Angeklopft haben sie fast alle. Gefragt, ob sich Carl Glauner das vorstellen könne, seine Brauerei Alpirsbacher zu verkaufen. Jenes Unternehmen, das ihm und seiner Familie nun in der vierten Generation gehört. Das er seit nun fast 30 Jahren führt. Carl Glauner lächelt. Dann sagt er: "Es wäre ja schlecht, wenn wir keine Übernahmeangebote bekämen, das hieße ja, wir wären nicht attraktiv." Dann schüttelt er den Kopf. "Aber wir wollen nicht verkaufen. Wir reden nicht mal darüber." Carl Glauner macht weiter sein Ding. Weil er es liebt, dieses Ding zu machen.

Es ist Freitagnachmittag, die warme Frühlingssonne flutet Alpirsbach. In das Besprechungszimmer fliegen immer wieder Wortfetzen aus dem Biergarten der Brauerei. Alpirsbacher ist seit Jahrzehnten ein großer Name in der Branche. "Alpirsbacher gehört zum Schwarzwald wie der Schinken", sagt der Chef selbstbewusst. Und die Marke gehört - und das weckt die Begehrlichkeiten der Großen - seit einigen Jahren wieder zu den Shooting-Stars einer schrumpfenden Branche. Seit Jahren räumt die regionale Brauerei internationale Bierpreise ab. Klar, die Situation in der Branche ist nicht einfach, das weiß Glauner. Der Bierabsatz sinkt, die Rohstoffpreise steigen. Die Branche wird von Konzernen dominiert, das Bierkartell und seine Folgen sind in aller Munde. Die Zahl der kleinen Brauereien sinkt. Das Tempo, in dem sich die Branche verändert, ist enorm.

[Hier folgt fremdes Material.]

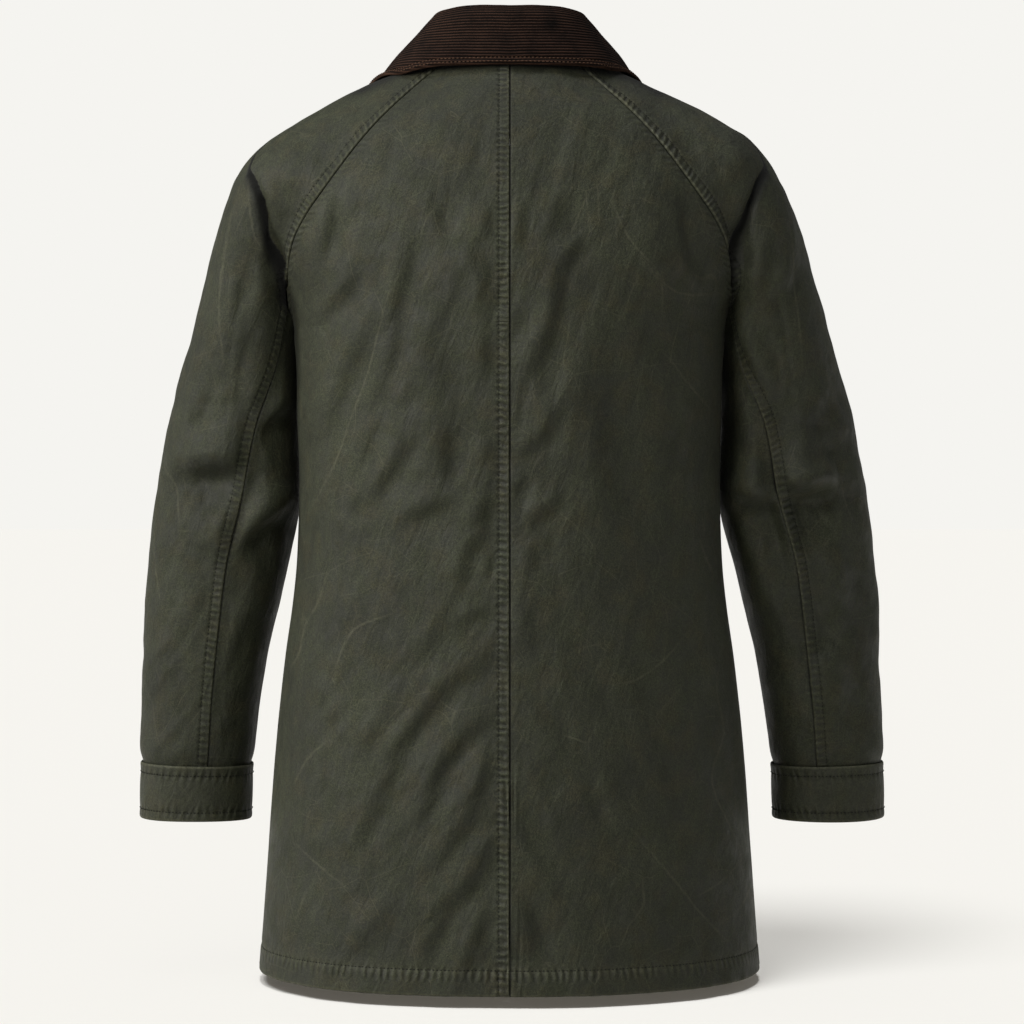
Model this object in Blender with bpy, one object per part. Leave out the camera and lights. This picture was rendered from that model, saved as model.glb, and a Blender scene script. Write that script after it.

Glauner weiß um all diese Fakten, aber er jammert nicht. Die Zahlen, Daten, Fakten machen ihm keine Angst, sie spornen an. Glauner hat die Brauerei zu einem Antagonisten geformt: Alpirsbacher macht fast alles anders als der Rest. Beispiel: Rabattschlachten. "Bringen nichts. Unterm Strich wird nicht mehr verkauft." Und so erhöhen die Nordschwarzwälder seit vielen Jahren im festen Rhythmus von zwei Jahren ihre Preise - ohne an Umsatz zu verlieren. "Wir sind nicht die Billigsten. Das können wir auch gar nicht sein. Einfach weil wir die Besten sein wollen." Alpirsbacher betreibt keine Pachtgaststätten, keine eigene Logistik und schließt keine riesigen Bierlieferungs­verträge ab. "Du kannst Zuneigung, Loyalität und Anerkennung nicht vertraglich regeln. Wenn der Kunde sagt: 'Er will uns nicht.' Dann ist das eben so."

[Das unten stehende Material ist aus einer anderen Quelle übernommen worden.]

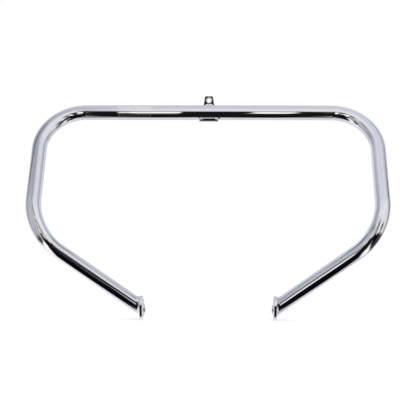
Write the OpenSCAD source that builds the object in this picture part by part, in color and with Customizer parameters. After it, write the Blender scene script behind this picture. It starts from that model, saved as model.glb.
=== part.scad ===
// Motorcycle engine guard: one bent tube with an upper bracket, two foot plates and their welds.
// The origin is the centre of the upper bolt hole. +X runs along the top bar and +Y points to the rear.

/* [Tube] */
// Outside diameter of the tube
tube_od = 31.75; // [25:0.25:38]
// Wall thickness of the tube
tube_wall = 2.4; // [1.6:0.1:4]
// Bend radius at the tube's centreline
bend_r = 95.25; // [80:0.25:110]
// Diameter of the drain hole in each leg
drain_d = 5; // [3:0.5:8]
// Distance of the drain hole from the leg's end
drain_setback = 30; // [24:1:60]

/* [Guard shape] */
// Length of the straight top bar between its bends
top_straight = 530; // [460:5:600]
// Angle of each upper corner
corner_angle = 90; // [84:1:94]
// Length of the straight side between its bends
side_straight = 125; // [90:1:160]
// Angle of each lower bend
knee_angle = 77; // [70:1:84]
// Turn of the lower bend out of the plane of the loop, towards the rear
knee_twist = 45; // [38:1:50]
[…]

Das sagt viel über seine Strategie, und auch über den Menschen Glauner aus. Er hat schon mal auf andere gehört, jetzt vertraut er lieber seinem Bauch­gefühl. In den 1970er-Jahren hat Alpirsbacher große Expansionspläne. Auch er lässt sich davon anstecken, von den Verlockungen des Wachstums. Der deutsche Markt soll erschlossen werden, die Hektoliterzahlen werden gepusht. "Wir haben uns treiben lassen", sagt Glauner. "Das ist uns fast auf die Füße gefallen." Er hat in den 30 Jahren an der Spitze viel erlebt, vieles richtig - und eben einiges falsch gemacht. "Das Gute ist: Man lernt daraus. Man betrachtet die Dinge anders." Die Erfahrung spricht aus ihm: Bereits im Alter von 27 Jahren übernimmt er nach dem Tod seines Vaters den Betrieb. "Manche Dinge soll man nicht infrage stellen. Ich musste hier anfangen, es gab keine andere Wahl", sagt er dann - und meint es dabei weit weniger fatalistisch, als es sich zunächst anhört. Denn klar ist: Das, was er hier tut, ist seine Leidenschaft. Ohne Bedingung.

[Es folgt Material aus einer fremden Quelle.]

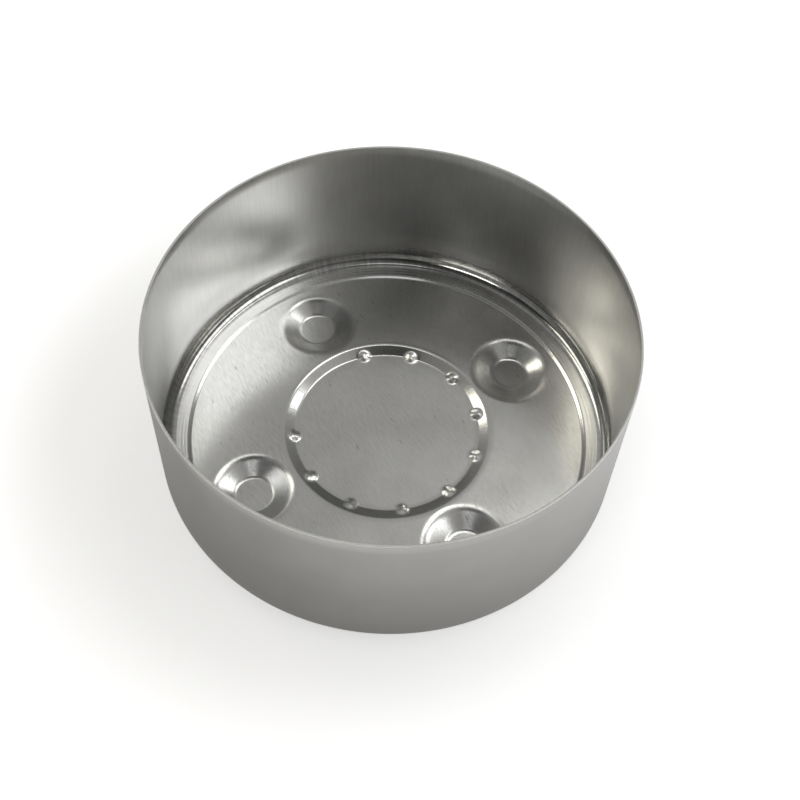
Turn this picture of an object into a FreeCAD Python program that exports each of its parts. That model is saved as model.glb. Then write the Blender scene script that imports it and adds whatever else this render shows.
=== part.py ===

Dabei hat er eigentlich andere Pläne. Nach dem Abitur studiert er in München Geschichte und Philosophie, jobbt nachts als Parkwächter. "Eine heiße Zeit", sagt Glauner und lacht. Albert Camus und Bertolt Brecht sind seine Lieblingsautoren. Samuel Becketts "Warten auf Godot" hat ihn beeindruckt. Nach einem Semester ist das Abenteuer beendet. Die European Business School ruft. Der vorgezeichnete Weg mit BWL und Co? Nicht ganz. Die Leidenschaft für Bier kann man nicht lernen. Glauner muss das auch nicht. Vielleicht liegt es an den Genen, vielleicht an der Erfahrung, wenn er sagt: "Wir wollen ein perfektes Bier herstellen. Wir sind noch nicht perfekt. Deshalb arbeiten wir dran." Die Welt der Zahlen sieht er skeptisch: "Der Shareholder Value ist nur dann interessant, wenn ich ein Unternehmen verkaufen will", sagt er. "Wenn ich ein Unternehmen selbst führen will, sind die Zufriedenheit der Kunden und der Mitarbeiter entscheidend. Es sind die Menschen, die eine Firma ausmachen. Alles andere? Kannste knicken."

Hintergrund: Alpirsbacher

Die Brauerei hat 2013 ein Absatzplus von 2,1 Prozent auf 180.000 Hektoliter erwirtschaftet - während der der Bierbranche deutschlandweit um 2,1 Prozent schrumpfte. Der Umsatz der Nordschwarzwälder liegt bei 21 Millionen Euro. Alpirsbacher beschäftigt mehr als 80 Mitarbeiter und hat 2012 laut Bundesanzeiger ein operatives Ergebnis von mehr als zwei Millionen Euro erwirtschaftet. Das Unternehmen wird seit 1880 in der vierten Generation von der Familie Glauner geführt und ist eine von nur elf Klosterbrauereien in Deutschland. Kernmärkte sind Baden-Württemberg, Südtirol und das Elsass.

 

Das Porträt erschien zuerst in der Ausgabe Mai 2014.